## [THE TASK]
The lines to print start at the one containing "bodies = [support_block(), clamp_screw()]" and end at the one containing "bpy.context.view_layer.update()"; print them exactly, ends included, and only them.

|---|

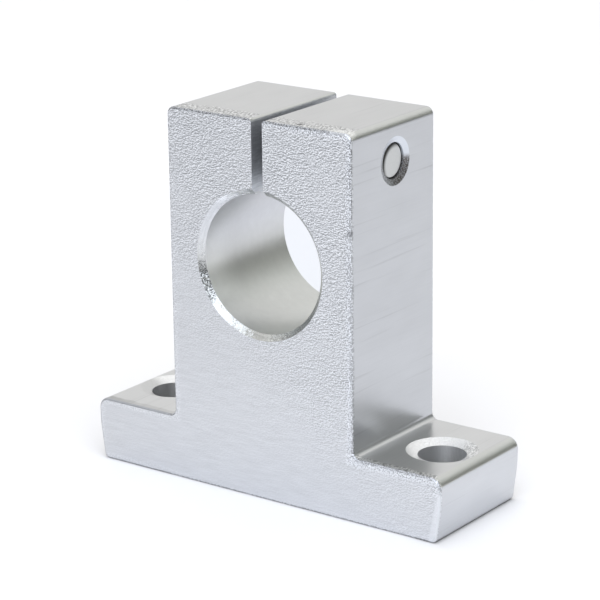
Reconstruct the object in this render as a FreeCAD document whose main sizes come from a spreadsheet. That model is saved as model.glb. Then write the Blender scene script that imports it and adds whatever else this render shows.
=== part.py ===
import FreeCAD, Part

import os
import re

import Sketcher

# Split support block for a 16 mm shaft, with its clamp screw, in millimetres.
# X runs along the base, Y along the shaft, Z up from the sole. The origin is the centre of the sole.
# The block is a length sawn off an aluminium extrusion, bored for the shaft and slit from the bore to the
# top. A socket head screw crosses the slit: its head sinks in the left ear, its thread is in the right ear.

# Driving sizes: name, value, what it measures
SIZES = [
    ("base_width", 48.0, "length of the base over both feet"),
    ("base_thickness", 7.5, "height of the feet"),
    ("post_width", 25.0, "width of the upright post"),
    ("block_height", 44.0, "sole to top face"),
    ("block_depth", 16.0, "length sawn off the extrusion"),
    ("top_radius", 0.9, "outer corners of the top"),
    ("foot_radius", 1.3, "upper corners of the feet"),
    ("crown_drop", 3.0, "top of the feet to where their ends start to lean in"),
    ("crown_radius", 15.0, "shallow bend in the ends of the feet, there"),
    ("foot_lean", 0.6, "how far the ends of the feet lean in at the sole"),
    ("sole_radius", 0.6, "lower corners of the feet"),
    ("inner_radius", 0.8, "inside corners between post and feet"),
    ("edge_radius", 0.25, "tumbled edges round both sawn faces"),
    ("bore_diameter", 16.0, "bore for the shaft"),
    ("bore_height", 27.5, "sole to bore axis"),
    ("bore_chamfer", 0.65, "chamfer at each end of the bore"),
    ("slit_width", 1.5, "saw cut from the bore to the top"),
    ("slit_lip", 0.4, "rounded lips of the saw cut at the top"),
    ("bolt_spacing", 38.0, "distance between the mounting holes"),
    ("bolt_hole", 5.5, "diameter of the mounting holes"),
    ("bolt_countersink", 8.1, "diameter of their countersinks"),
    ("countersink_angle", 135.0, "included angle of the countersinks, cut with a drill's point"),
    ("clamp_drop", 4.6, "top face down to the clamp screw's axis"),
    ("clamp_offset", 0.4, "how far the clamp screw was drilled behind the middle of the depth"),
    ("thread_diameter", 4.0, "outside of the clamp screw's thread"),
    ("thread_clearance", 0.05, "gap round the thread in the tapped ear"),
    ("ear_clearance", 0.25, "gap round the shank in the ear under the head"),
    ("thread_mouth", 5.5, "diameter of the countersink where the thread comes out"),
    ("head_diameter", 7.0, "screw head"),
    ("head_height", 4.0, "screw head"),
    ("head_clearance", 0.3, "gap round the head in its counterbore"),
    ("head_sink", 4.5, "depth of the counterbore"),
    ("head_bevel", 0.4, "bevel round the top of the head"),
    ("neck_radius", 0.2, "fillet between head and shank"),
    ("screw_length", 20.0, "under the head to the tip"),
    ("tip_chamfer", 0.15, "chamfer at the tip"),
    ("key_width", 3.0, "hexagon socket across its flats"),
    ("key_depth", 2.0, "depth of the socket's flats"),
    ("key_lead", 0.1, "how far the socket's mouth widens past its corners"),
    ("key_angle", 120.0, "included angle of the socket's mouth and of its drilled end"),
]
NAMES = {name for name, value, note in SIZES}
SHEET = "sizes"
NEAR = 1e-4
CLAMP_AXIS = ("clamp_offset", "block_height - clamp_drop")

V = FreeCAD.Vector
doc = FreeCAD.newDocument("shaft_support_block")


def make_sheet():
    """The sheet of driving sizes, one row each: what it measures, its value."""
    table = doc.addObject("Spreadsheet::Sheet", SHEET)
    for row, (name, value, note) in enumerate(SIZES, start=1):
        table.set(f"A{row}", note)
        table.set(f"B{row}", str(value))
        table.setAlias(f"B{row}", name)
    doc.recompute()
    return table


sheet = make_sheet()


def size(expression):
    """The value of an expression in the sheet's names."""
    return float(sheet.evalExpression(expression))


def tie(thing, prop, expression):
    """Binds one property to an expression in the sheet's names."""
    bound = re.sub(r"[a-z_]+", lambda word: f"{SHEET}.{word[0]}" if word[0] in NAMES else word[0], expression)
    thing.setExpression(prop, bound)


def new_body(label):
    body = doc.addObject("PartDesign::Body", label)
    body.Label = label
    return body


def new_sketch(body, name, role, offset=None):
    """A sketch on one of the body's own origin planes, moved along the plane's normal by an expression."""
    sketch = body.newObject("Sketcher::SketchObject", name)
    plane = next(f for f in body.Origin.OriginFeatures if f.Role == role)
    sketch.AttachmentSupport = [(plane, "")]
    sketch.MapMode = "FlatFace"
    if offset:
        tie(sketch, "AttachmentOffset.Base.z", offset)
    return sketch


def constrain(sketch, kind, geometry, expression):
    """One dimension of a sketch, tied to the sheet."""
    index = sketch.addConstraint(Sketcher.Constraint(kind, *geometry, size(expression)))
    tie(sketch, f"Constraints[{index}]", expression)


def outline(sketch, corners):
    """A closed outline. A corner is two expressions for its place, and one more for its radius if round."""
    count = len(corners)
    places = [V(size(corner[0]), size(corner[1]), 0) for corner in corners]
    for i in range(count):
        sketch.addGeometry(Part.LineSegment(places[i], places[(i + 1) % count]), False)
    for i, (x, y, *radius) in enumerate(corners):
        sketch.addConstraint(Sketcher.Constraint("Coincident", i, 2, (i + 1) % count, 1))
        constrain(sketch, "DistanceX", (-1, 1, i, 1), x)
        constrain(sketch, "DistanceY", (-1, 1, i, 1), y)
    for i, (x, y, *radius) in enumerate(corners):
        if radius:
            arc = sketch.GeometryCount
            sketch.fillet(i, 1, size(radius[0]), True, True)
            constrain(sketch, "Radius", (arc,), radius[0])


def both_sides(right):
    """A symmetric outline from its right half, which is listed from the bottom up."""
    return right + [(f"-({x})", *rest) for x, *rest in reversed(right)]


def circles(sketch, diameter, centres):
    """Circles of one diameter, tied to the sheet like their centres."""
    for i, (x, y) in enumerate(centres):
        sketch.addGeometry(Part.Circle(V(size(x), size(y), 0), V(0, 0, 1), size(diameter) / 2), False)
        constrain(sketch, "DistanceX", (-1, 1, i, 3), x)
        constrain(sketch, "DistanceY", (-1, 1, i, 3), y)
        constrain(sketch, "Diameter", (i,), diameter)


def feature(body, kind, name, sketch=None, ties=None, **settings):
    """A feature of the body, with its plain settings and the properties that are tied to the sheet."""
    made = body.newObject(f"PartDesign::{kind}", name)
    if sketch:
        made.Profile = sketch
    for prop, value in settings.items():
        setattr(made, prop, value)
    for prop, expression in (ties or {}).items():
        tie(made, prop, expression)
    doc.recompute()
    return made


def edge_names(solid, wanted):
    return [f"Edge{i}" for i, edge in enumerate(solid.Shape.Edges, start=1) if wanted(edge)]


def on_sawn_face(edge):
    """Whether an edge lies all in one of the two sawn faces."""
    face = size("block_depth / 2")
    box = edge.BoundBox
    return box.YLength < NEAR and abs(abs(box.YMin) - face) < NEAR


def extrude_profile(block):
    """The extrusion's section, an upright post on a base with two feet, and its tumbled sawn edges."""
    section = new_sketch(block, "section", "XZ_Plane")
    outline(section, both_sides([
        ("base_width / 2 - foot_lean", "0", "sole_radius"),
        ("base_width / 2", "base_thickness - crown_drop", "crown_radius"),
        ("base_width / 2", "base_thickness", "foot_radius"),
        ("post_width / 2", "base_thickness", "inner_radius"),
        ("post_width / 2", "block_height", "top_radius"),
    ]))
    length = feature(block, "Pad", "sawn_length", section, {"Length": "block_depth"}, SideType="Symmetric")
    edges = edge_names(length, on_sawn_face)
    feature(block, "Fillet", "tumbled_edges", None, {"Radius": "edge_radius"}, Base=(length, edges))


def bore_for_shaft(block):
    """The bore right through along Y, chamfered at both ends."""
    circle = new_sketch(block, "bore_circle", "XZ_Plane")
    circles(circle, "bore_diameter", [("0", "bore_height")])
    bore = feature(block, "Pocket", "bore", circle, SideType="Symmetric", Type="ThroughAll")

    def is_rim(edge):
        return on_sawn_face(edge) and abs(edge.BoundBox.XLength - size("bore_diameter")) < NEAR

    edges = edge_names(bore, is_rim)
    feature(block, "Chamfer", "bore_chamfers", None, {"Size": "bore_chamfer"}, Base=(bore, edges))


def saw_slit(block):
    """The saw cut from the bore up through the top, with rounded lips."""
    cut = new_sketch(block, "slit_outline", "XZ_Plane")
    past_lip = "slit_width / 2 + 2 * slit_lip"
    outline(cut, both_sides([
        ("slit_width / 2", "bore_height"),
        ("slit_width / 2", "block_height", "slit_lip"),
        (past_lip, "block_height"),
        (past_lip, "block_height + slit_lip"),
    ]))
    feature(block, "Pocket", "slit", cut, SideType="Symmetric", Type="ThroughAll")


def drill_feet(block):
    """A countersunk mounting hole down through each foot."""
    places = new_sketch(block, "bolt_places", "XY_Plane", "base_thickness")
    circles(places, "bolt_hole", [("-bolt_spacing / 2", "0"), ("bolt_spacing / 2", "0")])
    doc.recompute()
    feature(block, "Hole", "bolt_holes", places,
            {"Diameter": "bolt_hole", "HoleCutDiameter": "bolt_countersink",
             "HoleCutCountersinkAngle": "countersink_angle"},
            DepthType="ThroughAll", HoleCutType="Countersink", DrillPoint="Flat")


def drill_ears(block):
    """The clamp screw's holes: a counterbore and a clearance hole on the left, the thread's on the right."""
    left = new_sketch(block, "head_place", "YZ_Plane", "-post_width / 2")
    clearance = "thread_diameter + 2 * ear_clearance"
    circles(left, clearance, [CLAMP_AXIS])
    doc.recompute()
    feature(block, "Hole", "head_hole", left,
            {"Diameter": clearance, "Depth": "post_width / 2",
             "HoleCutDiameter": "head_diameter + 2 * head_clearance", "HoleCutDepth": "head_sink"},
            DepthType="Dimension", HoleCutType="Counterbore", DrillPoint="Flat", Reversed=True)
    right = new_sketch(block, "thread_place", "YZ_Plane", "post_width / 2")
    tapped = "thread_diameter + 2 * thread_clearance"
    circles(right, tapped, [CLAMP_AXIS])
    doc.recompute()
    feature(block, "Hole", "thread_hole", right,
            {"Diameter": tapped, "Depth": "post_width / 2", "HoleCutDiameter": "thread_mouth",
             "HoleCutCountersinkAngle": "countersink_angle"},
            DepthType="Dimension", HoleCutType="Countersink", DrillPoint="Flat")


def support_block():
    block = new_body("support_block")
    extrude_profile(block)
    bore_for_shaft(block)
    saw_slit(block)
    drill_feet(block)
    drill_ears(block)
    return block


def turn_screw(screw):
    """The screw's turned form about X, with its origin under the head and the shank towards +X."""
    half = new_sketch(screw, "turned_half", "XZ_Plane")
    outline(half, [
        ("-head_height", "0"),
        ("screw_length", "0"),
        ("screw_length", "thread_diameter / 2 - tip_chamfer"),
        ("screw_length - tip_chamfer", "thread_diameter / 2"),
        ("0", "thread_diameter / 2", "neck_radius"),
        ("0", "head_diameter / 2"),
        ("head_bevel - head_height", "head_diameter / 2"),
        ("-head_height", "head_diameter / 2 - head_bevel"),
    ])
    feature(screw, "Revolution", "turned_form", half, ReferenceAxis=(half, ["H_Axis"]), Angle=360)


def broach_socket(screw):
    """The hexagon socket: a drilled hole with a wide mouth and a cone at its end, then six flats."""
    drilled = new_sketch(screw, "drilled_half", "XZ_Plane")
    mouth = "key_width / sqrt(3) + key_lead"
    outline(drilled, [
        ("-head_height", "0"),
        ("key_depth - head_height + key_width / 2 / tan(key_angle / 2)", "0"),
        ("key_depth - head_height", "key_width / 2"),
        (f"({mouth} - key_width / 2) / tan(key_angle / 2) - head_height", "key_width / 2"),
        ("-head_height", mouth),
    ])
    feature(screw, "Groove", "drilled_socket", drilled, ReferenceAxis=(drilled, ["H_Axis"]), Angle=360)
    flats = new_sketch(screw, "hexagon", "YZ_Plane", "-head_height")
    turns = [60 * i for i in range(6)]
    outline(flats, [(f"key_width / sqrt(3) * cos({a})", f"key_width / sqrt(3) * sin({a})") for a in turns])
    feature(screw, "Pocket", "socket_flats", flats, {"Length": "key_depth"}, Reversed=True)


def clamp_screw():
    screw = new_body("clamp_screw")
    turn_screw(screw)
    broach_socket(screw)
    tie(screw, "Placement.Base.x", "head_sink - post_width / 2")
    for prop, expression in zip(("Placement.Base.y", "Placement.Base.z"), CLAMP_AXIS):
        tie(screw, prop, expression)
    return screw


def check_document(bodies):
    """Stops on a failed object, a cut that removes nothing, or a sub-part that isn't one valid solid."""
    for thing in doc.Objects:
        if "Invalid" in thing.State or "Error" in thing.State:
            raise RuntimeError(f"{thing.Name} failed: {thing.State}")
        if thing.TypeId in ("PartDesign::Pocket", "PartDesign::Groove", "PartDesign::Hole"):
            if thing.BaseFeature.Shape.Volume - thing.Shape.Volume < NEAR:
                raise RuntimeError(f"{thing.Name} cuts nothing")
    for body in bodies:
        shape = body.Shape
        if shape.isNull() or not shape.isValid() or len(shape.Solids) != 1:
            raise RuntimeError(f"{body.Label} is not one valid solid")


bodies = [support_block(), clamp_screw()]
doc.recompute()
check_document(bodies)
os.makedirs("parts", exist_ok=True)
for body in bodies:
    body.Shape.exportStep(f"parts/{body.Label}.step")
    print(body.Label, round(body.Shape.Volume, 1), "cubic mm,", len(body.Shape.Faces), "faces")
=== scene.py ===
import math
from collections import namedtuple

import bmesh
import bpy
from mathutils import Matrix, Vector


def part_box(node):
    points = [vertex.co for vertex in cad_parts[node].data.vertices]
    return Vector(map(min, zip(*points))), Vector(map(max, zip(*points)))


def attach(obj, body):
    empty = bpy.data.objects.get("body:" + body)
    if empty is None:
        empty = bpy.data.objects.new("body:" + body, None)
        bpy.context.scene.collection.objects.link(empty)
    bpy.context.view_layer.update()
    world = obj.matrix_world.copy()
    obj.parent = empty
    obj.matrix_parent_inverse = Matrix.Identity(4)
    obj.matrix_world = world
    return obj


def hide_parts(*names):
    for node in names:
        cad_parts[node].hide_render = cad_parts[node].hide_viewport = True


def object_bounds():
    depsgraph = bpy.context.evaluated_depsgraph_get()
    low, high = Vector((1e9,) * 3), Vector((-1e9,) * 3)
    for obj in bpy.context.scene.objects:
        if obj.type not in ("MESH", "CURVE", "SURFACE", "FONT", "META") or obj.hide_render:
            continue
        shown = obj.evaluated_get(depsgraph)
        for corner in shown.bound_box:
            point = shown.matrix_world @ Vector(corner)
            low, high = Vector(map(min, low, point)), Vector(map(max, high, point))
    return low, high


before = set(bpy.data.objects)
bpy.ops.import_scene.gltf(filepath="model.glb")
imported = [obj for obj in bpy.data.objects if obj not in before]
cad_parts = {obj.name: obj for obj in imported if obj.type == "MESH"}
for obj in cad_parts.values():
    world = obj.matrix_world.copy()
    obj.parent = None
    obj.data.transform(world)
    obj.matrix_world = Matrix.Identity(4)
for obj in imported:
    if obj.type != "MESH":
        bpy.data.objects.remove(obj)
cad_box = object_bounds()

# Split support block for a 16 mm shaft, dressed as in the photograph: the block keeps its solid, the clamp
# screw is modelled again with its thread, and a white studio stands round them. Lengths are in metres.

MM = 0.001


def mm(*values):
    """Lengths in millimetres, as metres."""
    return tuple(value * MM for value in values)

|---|

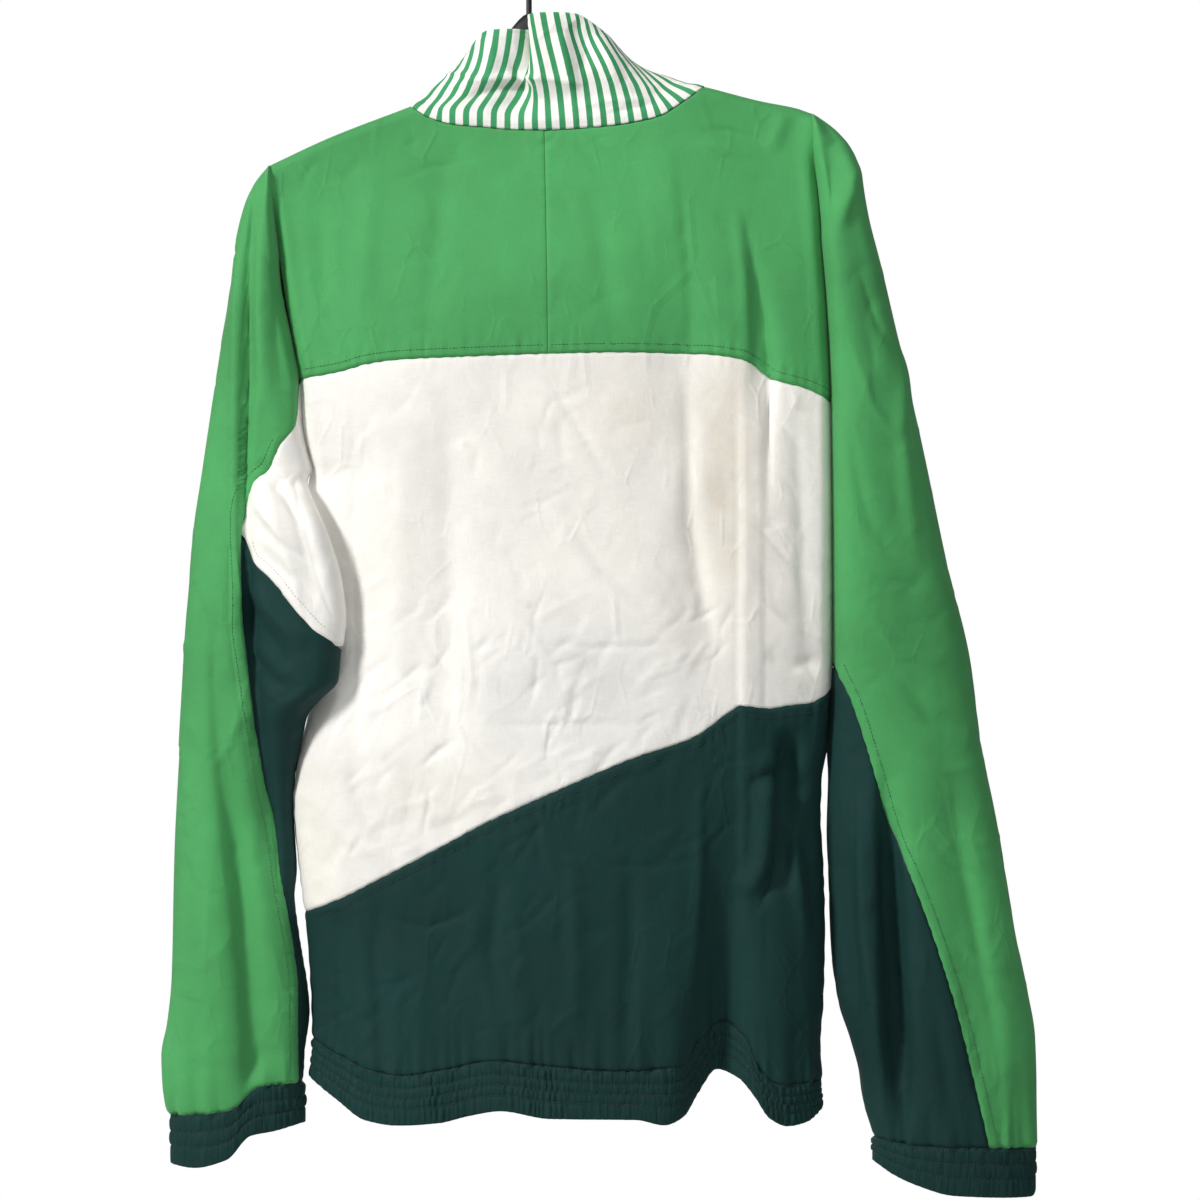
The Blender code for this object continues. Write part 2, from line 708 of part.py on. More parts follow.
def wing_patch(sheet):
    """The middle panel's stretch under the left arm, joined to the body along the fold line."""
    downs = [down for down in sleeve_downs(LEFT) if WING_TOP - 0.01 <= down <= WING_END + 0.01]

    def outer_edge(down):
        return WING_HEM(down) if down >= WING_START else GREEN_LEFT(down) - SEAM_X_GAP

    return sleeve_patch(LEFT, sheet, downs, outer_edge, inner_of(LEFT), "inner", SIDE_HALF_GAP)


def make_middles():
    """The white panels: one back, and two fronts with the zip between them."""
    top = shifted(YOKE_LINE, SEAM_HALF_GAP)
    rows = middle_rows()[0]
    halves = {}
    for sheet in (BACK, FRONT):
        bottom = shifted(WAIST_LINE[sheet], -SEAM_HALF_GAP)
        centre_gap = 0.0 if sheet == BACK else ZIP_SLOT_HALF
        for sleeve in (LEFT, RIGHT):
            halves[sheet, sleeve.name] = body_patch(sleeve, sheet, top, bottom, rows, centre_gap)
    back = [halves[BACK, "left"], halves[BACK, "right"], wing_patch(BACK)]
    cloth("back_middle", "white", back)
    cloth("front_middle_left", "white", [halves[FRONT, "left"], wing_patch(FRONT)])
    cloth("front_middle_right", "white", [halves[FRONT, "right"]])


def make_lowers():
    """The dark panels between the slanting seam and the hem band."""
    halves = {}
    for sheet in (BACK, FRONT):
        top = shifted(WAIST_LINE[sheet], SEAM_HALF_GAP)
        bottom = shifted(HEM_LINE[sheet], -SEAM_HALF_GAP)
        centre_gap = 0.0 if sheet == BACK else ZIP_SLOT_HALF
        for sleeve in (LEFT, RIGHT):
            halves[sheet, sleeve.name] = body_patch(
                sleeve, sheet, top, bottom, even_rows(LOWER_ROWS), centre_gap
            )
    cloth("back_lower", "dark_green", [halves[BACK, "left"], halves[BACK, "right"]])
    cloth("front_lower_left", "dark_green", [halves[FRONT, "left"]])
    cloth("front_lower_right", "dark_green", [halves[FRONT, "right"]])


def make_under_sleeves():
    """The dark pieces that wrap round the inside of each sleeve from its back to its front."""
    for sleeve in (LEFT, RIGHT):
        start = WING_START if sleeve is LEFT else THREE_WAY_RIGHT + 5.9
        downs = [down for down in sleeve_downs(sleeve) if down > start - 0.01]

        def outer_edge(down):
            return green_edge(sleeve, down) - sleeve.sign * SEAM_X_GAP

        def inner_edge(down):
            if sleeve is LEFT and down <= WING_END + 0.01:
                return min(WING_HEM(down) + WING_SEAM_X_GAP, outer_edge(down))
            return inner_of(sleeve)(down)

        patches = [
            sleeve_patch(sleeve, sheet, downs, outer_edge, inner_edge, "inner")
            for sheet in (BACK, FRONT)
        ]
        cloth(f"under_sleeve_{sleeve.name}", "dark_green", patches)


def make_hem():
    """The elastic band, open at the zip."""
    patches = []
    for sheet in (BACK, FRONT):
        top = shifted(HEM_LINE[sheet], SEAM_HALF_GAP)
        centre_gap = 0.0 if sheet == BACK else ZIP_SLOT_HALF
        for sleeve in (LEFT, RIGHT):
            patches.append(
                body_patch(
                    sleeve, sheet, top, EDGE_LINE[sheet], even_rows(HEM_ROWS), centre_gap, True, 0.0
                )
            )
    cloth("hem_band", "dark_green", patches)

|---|

## [RESULT BELOW]
bodies = [support_block(), clamp_screw()]
doc.recompute()
check_document(bodies)
os.makedirs("parts", exist_ok=True)
for body in bodies:
    body.Shape.exportStep(f"parts/{body.Label}.step")
    print(body.Label, round(body.Shape.Volume, 1), "cubic mm,", len(body.Shape.Faces), "faces")
=== scene.py ===
import math
from collections import namedtuple

import bmesh
import bpy
from mathutils import Matrix, Vector


def part_box(node):
    points = [vertex.co for vertex in cad_parts[node].data.vertices]
    return Vector(map(min, zip(*points))), Vector(map(max, zip(*points)))


def attach(obj, body):
    empty = bpy.data.objects.get("body:" + body)
    if empty is None:
        empty = bpy.data.objects.new("body:" + body, None)
        bpy.context.scene.collection.objects.link(empty)
    bpy.context.view_layer.update()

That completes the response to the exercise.